How is additional warming changing the planet?
Since climate change is difficult to observe with the naked eye, it’s hard to tell how its having an impact. Since 1990 the world has warmed about 1 degree. Driven by expected additional releases of heat-trapping gases, leading scientists expect the Earth to warm more. Based on current trends, MIT forecasts another 2 to 5ºF in 30 years, and 5 to 7ºF by the end of this century. With these increases, scientists warn that our recent bouts with “weird weather” may become much more common in the future.
Dr. Gavin Schmidt, Director of NASA's Goddard Institute
“The planet is warming. The reason it’s warming is because we are pumping increasing amounts of carbon dioxide into the atmosphere.”
MIT Joint Program on the Science and Policy of Global Change
“The question today is no longer if climate change is happening, but how we can confront the social, economic and health challenges it presents.”
Alan Mulally, Former CEO of Ford
“The time for debating whether climate change is real has passed. It is time for a conversation about what we, as a society, intend to do to address it.”
Pollution we put up into the air today can continue warming the Earth for over a hundred years, so the decisions made today will have repercussions for centuries. As carbon pollution continues to grow, NASA satellites show the Earth is steadily warming. With temperatures warming just over a degree, the world today is different than it was just a generation ago. Scientists can document declining polar ice, higher sea levels, more intense wildfires, and much more.
How are climate & weather different?
Climate means the long term behavior of weather. Weather is local and short-term; climate describes the average weather for a region at a given time of year based on historical patterns. Climate change means the average temperature and precipitation is not following those old patterns.
Where is there scientific agreement?
The world’s leading scientific organizations, including MIT and NASA, agree that human-caused climate change is happening and just a few more degrees of warming will increase the risk of intense storms, sea level rise and other extreme weather events.
How much warming has happened?
People have caused about 1.5ºF of unnatural warming by putting greenhouse gases into the air since 1889. While it may not sound like much, the extra warming has been linked to some natural disasters such as wildfires in the U.S. and drought in the Mediterranean.
More than scientists
The military, including the CIA and Department of Defense, are preparing for a warmer world. Leading businesses, including the world’s largest oil companies, are funding climate research — their questions are not whether it is real but how to prepare and cope with the coming changes.
Climate impacts are projected to introduce large economic costs that could be even greater without appropriate preventative measures. Leading businesses, such as Microsoft and General Electric, are taking action to reduce their own emissions and support broader policies to lower emissions around the world. Many, such as Shell and Southern Company, are indexing executive pay to emission reductions.

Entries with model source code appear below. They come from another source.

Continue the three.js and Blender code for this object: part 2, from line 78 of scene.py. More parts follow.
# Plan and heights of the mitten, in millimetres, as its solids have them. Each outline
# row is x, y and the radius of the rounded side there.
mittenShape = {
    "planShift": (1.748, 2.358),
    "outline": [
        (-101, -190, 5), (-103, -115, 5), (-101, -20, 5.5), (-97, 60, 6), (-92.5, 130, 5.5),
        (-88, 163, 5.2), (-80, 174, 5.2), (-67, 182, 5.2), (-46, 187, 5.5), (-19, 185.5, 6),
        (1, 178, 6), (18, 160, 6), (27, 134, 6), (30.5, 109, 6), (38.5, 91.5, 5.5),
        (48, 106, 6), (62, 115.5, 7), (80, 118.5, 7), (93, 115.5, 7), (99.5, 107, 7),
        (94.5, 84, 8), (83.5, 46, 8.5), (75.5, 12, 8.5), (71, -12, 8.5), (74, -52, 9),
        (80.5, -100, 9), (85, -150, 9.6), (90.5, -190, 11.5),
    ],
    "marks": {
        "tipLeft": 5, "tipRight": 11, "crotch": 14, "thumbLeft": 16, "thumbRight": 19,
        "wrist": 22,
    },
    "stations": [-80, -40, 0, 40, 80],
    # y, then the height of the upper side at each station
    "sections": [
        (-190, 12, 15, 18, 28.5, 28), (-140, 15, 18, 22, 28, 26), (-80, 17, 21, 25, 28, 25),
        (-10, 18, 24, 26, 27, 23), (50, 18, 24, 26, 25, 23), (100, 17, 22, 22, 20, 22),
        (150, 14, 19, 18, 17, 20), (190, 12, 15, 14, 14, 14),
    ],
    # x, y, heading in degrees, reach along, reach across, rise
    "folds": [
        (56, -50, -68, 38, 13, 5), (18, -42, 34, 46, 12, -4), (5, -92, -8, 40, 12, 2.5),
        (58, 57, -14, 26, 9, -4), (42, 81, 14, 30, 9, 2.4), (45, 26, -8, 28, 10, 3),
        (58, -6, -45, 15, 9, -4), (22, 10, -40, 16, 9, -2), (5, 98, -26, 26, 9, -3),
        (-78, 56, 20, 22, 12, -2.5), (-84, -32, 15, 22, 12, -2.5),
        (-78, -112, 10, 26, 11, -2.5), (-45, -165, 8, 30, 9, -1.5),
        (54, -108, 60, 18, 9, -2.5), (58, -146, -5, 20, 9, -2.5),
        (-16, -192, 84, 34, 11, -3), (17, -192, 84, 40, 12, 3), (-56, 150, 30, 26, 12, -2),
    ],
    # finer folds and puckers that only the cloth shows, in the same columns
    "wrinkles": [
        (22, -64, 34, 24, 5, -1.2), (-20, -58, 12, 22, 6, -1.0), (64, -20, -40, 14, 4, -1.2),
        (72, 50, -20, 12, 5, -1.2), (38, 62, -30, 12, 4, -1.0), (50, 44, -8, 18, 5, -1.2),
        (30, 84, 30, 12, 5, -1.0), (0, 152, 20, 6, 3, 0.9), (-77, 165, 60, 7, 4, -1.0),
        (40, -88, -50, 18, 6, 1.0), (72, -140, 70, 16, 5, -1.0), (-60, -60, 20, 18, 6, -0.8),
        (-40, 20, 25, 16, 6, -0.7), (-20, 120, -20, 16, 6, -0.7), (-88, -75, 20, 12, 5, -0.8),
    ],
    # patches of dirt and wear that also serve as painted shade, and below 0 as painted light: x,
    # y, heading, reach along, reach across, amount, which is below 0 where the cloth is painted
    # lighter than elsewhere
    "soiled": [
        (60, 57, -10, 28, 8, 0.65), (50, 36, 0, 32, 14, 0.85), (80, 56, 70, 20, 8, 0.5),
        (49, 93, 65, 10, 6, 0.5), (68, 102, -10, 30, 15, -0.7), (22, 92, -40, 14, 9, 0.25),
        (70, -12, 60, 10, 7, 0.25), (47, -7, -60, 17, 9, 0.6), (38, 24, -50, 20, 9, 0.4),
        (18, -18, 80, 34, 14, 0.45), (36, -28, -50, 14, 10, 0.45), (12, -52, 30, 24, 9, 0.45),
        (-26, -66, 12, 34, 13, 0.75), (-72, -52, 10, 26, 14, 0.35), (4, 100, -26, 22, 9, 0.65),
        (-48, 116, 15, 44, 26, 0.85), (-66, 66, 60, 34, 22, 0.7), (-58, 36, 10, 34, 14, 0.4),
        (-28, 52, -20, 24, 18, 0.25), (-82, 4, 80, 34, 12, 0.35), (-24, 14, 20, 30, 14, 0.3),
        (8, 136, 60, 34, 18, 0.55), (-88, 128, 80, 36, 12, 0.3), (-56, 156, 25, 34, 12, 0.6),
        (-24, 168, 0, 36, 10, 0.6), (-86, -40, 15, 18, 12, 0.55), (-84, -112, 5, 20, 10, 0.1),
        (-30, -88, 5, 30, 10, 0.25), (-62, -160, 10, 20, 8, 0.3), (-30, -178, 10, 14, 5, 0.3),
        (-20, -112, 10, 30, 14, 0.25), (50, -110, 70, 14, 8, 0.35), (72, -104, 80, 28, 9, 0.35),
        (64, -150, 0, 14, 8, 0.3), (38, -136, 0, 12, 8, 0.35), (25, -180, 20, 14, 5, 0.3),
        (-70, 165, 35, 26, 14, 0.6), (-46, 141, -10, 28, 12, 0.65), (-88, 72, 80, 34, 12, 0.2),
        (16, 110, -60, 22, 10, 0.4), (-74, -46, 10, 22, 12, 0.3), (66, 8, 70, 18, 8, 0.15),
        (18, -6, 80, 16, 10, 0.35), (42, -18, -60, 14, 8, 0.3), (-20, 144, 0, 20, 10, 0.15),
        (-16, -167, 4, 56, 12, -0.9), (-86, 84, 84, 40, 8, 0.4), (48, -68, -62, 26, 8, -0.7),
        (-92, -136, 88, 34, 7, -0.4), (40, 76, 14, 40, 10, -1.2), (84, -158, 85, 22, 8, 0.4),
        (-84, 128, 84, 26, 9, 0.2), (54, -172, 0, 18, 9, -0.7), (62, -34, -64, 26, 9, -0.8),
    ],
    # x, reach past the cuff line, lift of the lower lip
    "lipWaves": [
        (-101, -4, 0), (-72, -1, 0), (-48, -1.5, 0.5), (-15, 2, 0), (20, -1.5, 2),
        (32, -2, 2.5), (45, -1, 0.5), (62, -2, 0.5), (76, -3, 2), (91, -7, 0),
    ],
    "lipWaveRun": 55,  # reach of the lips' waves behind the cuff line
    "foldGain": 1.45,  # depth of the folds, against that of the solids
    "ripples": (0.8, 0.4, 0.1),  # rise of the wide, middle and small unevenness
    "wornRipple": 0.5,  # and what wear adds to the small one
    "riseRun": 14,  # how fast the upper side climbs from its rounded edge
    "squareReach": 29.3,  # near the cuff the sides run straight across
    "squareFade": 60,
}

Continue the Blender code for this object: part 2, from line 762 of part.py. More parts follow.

Medical professionals, including the Centers for Disease Control and the American Lung Association, warn that climate change is already having an impact on public health. More extreme temperatures and severe weather events can affect human health by worsening air pollution, asthma and allergies; creating conditions for disease-carrying pests to spread (West Nile, lyme disease); and increasing extreme heat and cold-related illnesses.
Changes in our climate have put large amounts of stress on both plants and animals. Some species are becoming endangered because of altered habitats (such as melting of the permafrost) or shifting habitat ranges and others have become extinct altogether. Extreme events like flooding, drought, and wildfires can drastically affect species populations and more gradual events like warming temperatures, ocean acidification and sea level rise put even more stress on these ecosystems. Climate change presents a major threat to earth’s natural processes and scientists are monitoring for “tipping points”, self perpetuating cycles that could irreversibly worsen projected impacts. Such tipping points include the collapse of the Greenland or West Antarctic Ice Sheet or massive die-off of the Amazon Rainforest.